Bulawayo and Masvingo with Great Zimbabwe

The same evening, we almost reached Bulawayo again. There was a wonderful spot some 20 km before the city, a campsite where we pitched our tent and stayed for the night. It was July, wintertime and not really a high season in Zimbabwe, so we were one of just a few guests again. Jenny, our friend from Harare, was staying in Bulawayo, so I phoned her next morning. We met Jenny an hour later, had a nice lunch in Bulawayo's art gallery and then we left for Masvingo.
A cold and rainy day followed; and we went to see the Great Zimbabwe. An ancient city was the largest man-made place in Sub-Saharan Africa. Once it could accomodate several ten thousand inhabitants, but it has already been deserted when it was discovered by Europeans.
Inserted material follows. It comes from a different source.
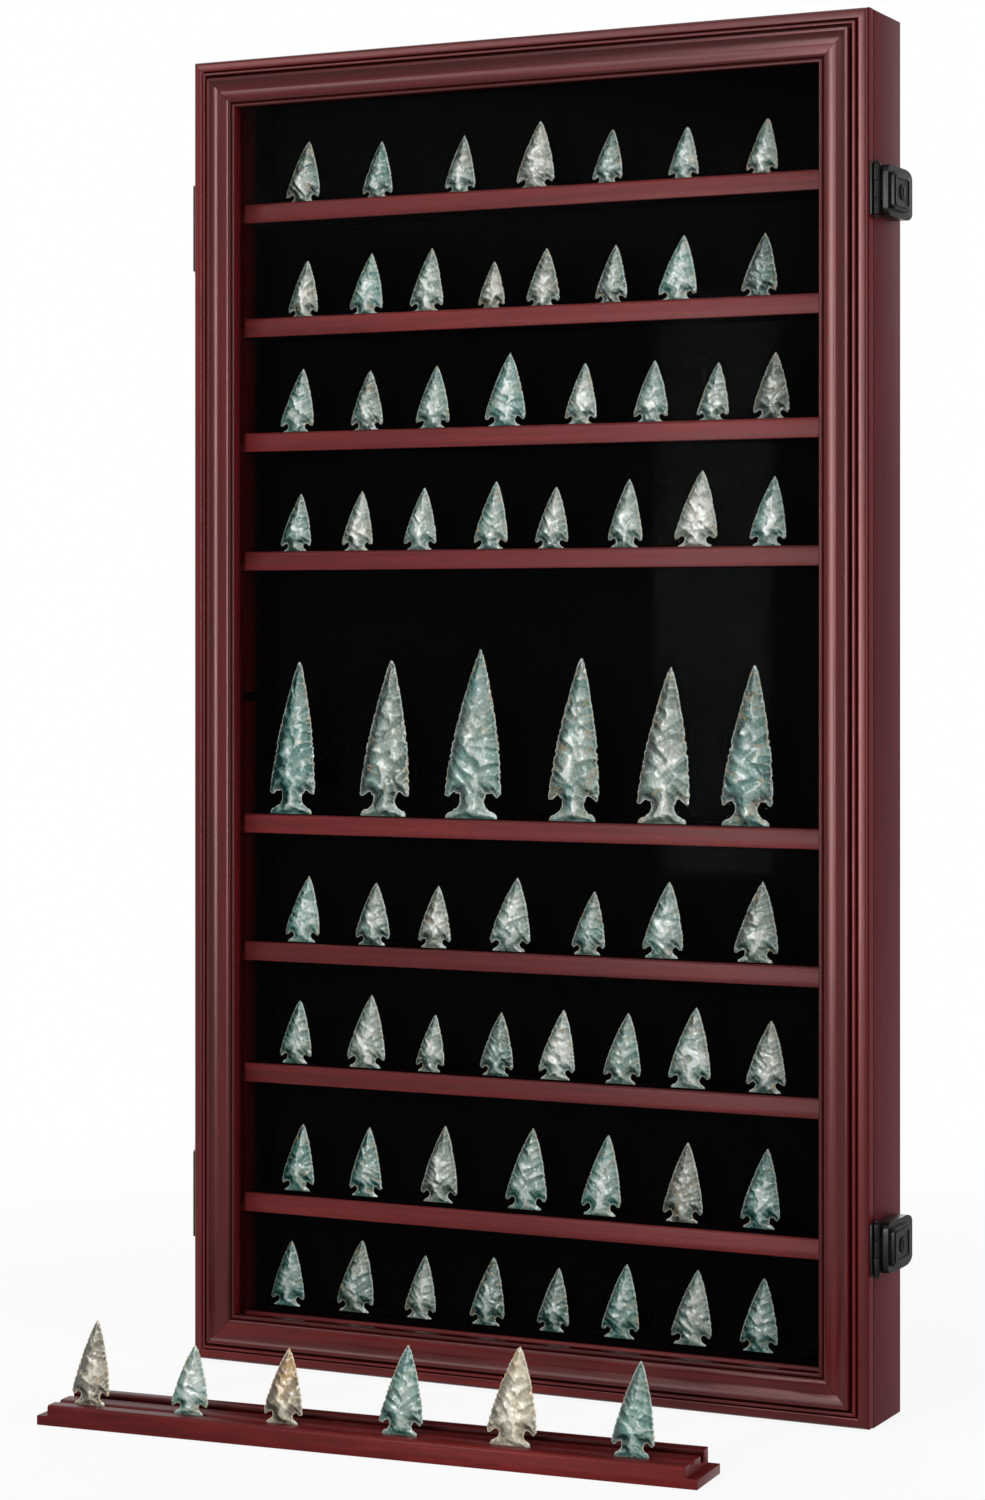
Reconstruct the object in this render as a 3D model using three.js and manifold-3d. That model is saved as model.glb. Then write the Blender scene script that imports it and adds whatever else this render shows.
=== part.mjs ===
// Wall display box for arrowheads: a shallow case with lift-out shelves behind a moulded, glazed door
// that hinges on its left edge and is held shut by two key hasps on its right edge.
// Millimetres, +Z up. The front faces -Y. The origin is the middle of the case's underside.

import * as THREE from 'three';
import { mergeVertices } from 'three/addons/utils/BufferGeometryUtils.js';
import Module from 'manifold-3d';

const wasm = await Module();
wasm.setup();

// Case
const CASE_WIDTH = 418;
const CASE_HEIGHT = 762;
const CASE_DEPTH = 44.5;
const PANEL_THICKNESS = 12.5;
const PANEL_EDGE_RADIUS = 1.2;
const BACK_RECESS = 1.5;
const BACK_THICKNESS = 3;
const FELT_THICKNESS = 1.2;
const RAIL_THICKNESS = 15;

// Shelves, by the height of each slot's shelf top, as shares of the case's height
const SHELF_TOP_SHARES = [0.0387, 0.1299, 0.2297, 0.3232, 0.4213, 0.522, 0.623, 0.7143, 0.8025, 0.8904];
const EMPTY_SLOT_INDEX = 5;
const SPEAR_SHELF_INDEX = 4;
const SHELF_THICKNESS = 11.2;
const SHELF_SETBACK = 1.8;
const SHELF_NOSE = 1.8;
const TONGUE_LENGTH = 6.4;
const TONGUE_THICKNESS = 5.2;
const GROOVE_WIDTH = 4.8;
const GROOVE_DEPTH = 1.6;
const GROOVE_SHARE = 0.3;
const BACK_GROOVE_DEPTH = 4;
const BACK_GROOVE_SHARE = 0.73;
const BACK_RIDGE_RISE = 2;
const RIDGE_ROUNDING = 3.4;

// Door and its moulding, from the outer edge inwards
const FRAME_EDGE = 9.2;
const DOOR_LIFT = 0.8;
const OUTER_BEAD_WIDTH = 6.2;
const OUTER_BEAD_RADIUS = 2.6;
const OUTER_BEAD_INNER_RADIUS = 1.1;
const QUIRK_WIDTH = 1.8;
const QUIRK_DEPTH = 1.8;
const FILLET_WIDTH = 2.3;
const FILLET_DROP = 0.4;
const COVE_WIDTH = 4.1;
const COVE_RISE = 2.4;
const CROWN_WIDTH = 5.2;
const CROWN_RISE = 1.3;
const FALL_WIDTH = 3.4;
const FALL_DROP = 2.3;
const SMALL_BEAD_WIDTH = 2;
const SMALL_BEAD_RISE = 0.8;
const SMALL_QUIRK_WIDTH = 0.9;
const SMALL_QUIRK_DEPTH = 0.9;
const SIGHT_BEAD_WIDTH = 2.1;
const SIGHT_BEAD_RISE = 1;
const REBATE_WIDTH = 6;
const REBATE_DEPTH = 4.6;

// Glass and the beads that hold it
const GLASS_THICKNESS = 2;
const GLASS_EDGE_GAP = 0.6;
const STOP_WIDTH = 5;

// Butt hinges on the left edge
const HINGE_HEIGHT = 50;
const HINGE_END_DISTANCE = 97;
const BARREL_RADIUS = 2.2;
const PIN_RADIUS = 0.9;
const PIN_HEAD_RADIUS = 1.7;
const PIN_HEAD_LENGTH = 1.4;
const LEAF_THICKNESS = 1.2;
const CASE_LEAF_WIDTH = 17;
const DOOR_LEAF_WIDTH = 4.4;
const KNUCKLE_COUNT = 5;

// Key hasps on the right edge
const LOCK_END_DISTANCE = 97;
const LOCK_HEIGHT = 27.5;
const HASP_DEPTH = 40;
const HASP_HEIGHT_OFF_SIDE = 8.3;
const HASP_WALL = 1.8;
const HASP_CORNER_RADIUS = 4.5;
const HASP_BLOCK_DEPTH = 27;
const HASP_BLOCK_HEIGHT = 20;
const HASP_BLOCK_RISE = 2.3;
const HASP_BLOCK_SETBACK = 3.2;
const HASP_BLOCK_RADIUS = 2.5;
const HASP_PIN_SETBACK = 2.7;
const HASP_LEAF_WIDTH = 4.2;
const HASP_KNUCKLE_COUNT = 3;
const PLUG_RADIUS = 4.2;
const PLUG_PROUD = 0.5;
const KEYWAY_WIDTH = 1.1;
const KEYWAY_LENGTH = 5.4;
const KEYWAY_DEPTH = 2;
const CAM_THICKNESS = 1.4;
const CAM_WIDTH = 3.6;
const CAM_LENGTH = 10;
const STRIKE_THICKNESS = 1.2;
const STRIKE_DEPTH = 32;
const STRIKE_HEIGHT = 21;
const KEEPER_LIP = 1.2;
const KEEPER_WALL = 2.4;
const KEEPER_HEIGHT = 4.4;

// Loose shelf in front of the case
const LOOSE_SHELF_X = -13.4;
const LOOSE_SHELF_FRONT = 197.5;
const LOOSE_SHELF_TURN_SHARE = 0.0214;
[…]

The first European explorers were amazed by the ruins; but they were not prepared to accept the bantu origin of the city. Instead, they began inventing fantastic theories of aliens and such as the ones who built the place. Even in the 70's, when Zimbabwe was still Rhodesia, such theories were pretty much alive.


From Mutare to Nyanga

Our next stop was Mutare, a city close to Mozambique border, beautifully situated in a valley amidst the mountains. We drove to a spot above Mutare, where we found a great view into Mozambique, more than 1.000 m below. We didn't stay long in Mutare, we drove up into the mountains and followed the winding road to Nyanga. Nyanga area was our favourite place in Zimbabwe. It was green, with huge pine trees, rivers, lakes, waterfalls and with cool mountain scenery. Two spots were truly amazing: the World's View and Mt. Nyangani, the highest mountain in the country.
It is well worth visiting the two places on a clear day, because the views can be very rewarding. We had luck with the World's View, but not with Mt. Nyangani. The altitude of the World's View is some 2.500 m and there is a vertical drop of almost 1.000 m. So it's quite a spectacular place and one can see a large part of Zimbabwe from the top, almost to Harare. A bunch of little lakes with clear blue water on top contributes to the beauty of the place.
Next day we challenged Mt. Nyangani. It isn't really a problem for regular hikers, although people have to be careful up there. It is essential to stay on the trail, as there are areas with quicksand. It can be dangerous and navigation can be difficult in fog. Many people never returned from the mountain and many locals believe that Mt. Nyangani swallows careless hikers. As said, we were embraced by clouds so we couldn't see much from the top. But on a clear day, a large part of Zimbabwe and Mozambique can be seen.


Back to Harare

Mt. Nyangani was our final adventure in Zimbabwe. All that remained was the trip back to Harare, where we have stayed for additional couple of nights, met our friends again and then took a Zimi Bus to Johannesburg. After touring South Africa, Brigita flew home and I returned to Harare for some more of Zimbabwe. I had the most enjoyable time again, thanks to wonderful people I met there: Jenny, Jimmy & Suzanne, Tapiwa & Rose and many others.